Yaşananlardan Başbakanlık, Adalet ve İçişleri Bakanlıkları’nın kilit rol üstlendiği iddia edilen metinde, “Türkiye Cumhuriyeti İçişleri Bakanı, sayılarının 500’e ulaştığı ifade ve iddia edilen yabancı istihbaratçının varlığıyla ilgili olarak ısrarla sorulan sorulara, “Ben de bilmiyorum” diyebilmektedir. Bunu söyleyen İçişleri Bakanı’na, ızdırap içinde “Sen hangi ülkenin Bakanısın, taşeron Bakan mısın ?” demek zorunda kalıyoruz. Türkiye Cumhuriyetinde TİB yoluyla , yasa dışı telefon dinlemeleri yoluyla , Telekomünikasyon yoluyla , gizli tanık terörü yoluyla Başbakanlık , İçişleri ve Adalet Bakanlığı bünyesinde oluşturulan “illegal karargahın” varlığını doğrulayan gelişmeler yaşanmaktadır. Türkiye Cumhuriyetinde 4 Mayıs 2007 tarihli Dolmabahçe görüşmesiyle birlikte, “sivil-asker işbirliğiyle” post-modern bir darbe gerçekleştirilmiştir. Bu darbe üzerine 22 Temmuz 2007 seçimleri şekillenmiştir. 5 Kasım 2007 tarihli Erdoğan-Bush görüşmesiyle de bu süreç uygulamaya sokulmuştur. Adalet Bakanı , ABD’ye 24 saatliğine gitmekte, gizli görüşmeler yapmakta, ancak kamuoyuna tatminkar hiçbir açıklama yapılmamaktadır. Siyasi iktidar, kamu yönetimi içinde kendi devletini yarattığı gibi ; sivil toplumu sindirmiş, birkaç istisna dışında sivil toplum ve meslek kuruluşları muhalefet edemez hale gelmiştir.
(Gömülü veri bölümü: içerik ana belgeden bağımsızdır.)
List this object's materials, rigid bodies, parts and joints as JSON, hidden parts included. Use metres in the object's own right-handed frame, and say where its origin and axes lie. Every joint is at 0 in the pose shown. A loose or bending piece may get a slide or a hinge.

Anayasal çerçevede muhalefet görevini yapmak isteyen ve sayıları son derece sınırlı olan meslek odaları ve kuruluşlar ise, medya yapılanmasındaki kuşatma ve çıkar ilişkileri sebebiyle sesini duyuramaz hale gelmiştir.” ifadelerine yer verildi.
“İKTİDAR, YARGITAY VE DANIŞTAY’I ANAYASA MAHKEMESİ ARACILIĞIYLA EZMEK İSTİYOR”
Bildiride, yargı ile ilgili şunlara yer verildi: “Tüm yargı mekanizması ve kazanımları yeni oluşturulan ve birçoğunda Yargıçlık misyonu bulunmayan Anayasa Mahkemesi’ne boğdurulmak ve hegomanyasına sokulmak istenilmektedir. Bugün için Yargıtay ve Danıştay’a egemen olamayan Siyasi iktidar, Yargıtay ve Danıştay’ı Anayasa Mahkemesi aracılığıyla ezmek ve etkisiz kılmak istemektedir. Anayasa Mahkemesi içinde Başkan aracılığıyla bir Dikta Makamı oluşturulmaktadır. Siyasi İktidar, doğrudan kendisine tabi olan Anayasa Mahkemesi yoluyla ; 2011 seçimleri sonrası planladığı yeni anayasa düzenlemesiyle , hukuk ve demokrasiye nihai darbeyi vurmayı amaçlamaktadır. Anayasa Mahkemesi , Yargıtay ve Danıştay gibi Kurumlar faşizmi hedefleyen iktidarlar için başlangıçta alt edilmesi gereken , üzerlerinden atlanması gereken kurumlardır. Ancak iktidar , Devleti ele geçirdikten sonra artık bu Kurumlar , faşizmin demir pençesini oluşturan faşist yargı kurumlarına dönüşürler.
Vatandaşların sokağa çıkması için çağrı yapılırken de şu ifadelere yer verildi: “Bir siyasi iktidar, faşizmi adım adım Devlet yapısı içinde kurumsal hale getiriyorsa, çağdaş anayasalarda düzenlenen temel hak ve özgürlükleri gasp ediyorsa; orada artık insan hakları evrensel sözleşmelerinde ve uluslararası sözleşmelerde düzenlemesi yapılan “baskıya ve faşizme karşı direnme hakkının” meşru şartları oluşmuş demektir. Türkiye Cumhuriyetinin tüm yurttaşlarını, bu “açık ve yakın tehlikeye karşı” uyarıyor, anayasal ve meşru zemin içinde toplumsal haklarını kullanmalarının zorunluluğunu dile getiriyoruz. Gün o gündür. Tüm yurttaşlarımızın ve sivil toplumun dikkatlerine saygıyla sunulur.”